On Tue, Feb 19, 2019 at 3:22 PM Bastien Nocera <bnocera@xxxxxxxxxx> wrote:
Hey,
I wanted to gauge interest for this particular solution to a long-standing
problem, that of being able to play back videos in the user's possession.
TL;DR: Remove totem so that users get it from a place where it can play videos
Also, having a Workstation product without a pre-installed video player is guaranteed to get bad press (and I don't mean just journalists, but user opinions). Suddenly, "Fedora" can't even play open-source codecs by default. Our mission is to "advance software and content freedom", but we wouldn't be even able to play FOSS content out-of-the-box? That's really... weird.

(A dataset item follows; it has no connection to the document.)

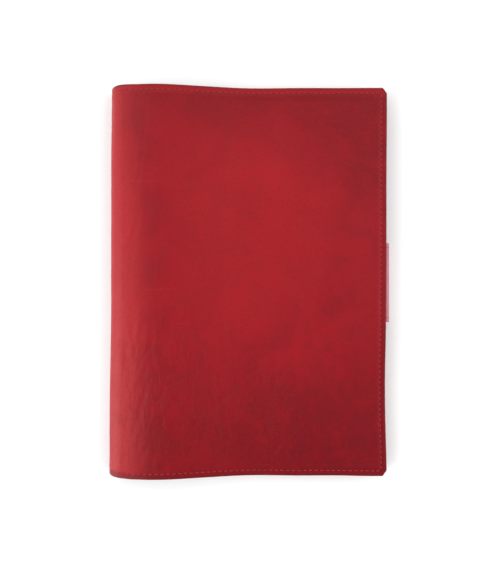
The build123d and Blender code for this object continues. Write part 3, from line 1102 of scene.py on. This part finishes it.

It seems ironic to me that such a proposal would arrive in a time when we're in the best situation ever, compared to history. Many codecs patents expired lately (mostly audio, true) and we can play them reasonably well. VP8 and VP9 are used on a massive scale (YouTube), even though in situations where common users don't interact with them (unless you download videos from YouTube, I do). WebM hasn't made the impact we wished for, but you can still see it from time to time, particularly with FOSS-related events. Hopefully AV1 will change this. Overall, it's not much, yes, but it's still better than it used to be (at least that's my perception). And I believe I saw a claim somewhere (can't remember where) that we could get higher profile support in openh264 in a near future (perhaps Christian can comment on this). That would of course flip this whole discussion upside down, because suddenly we'd be able to play the most widespread video codec.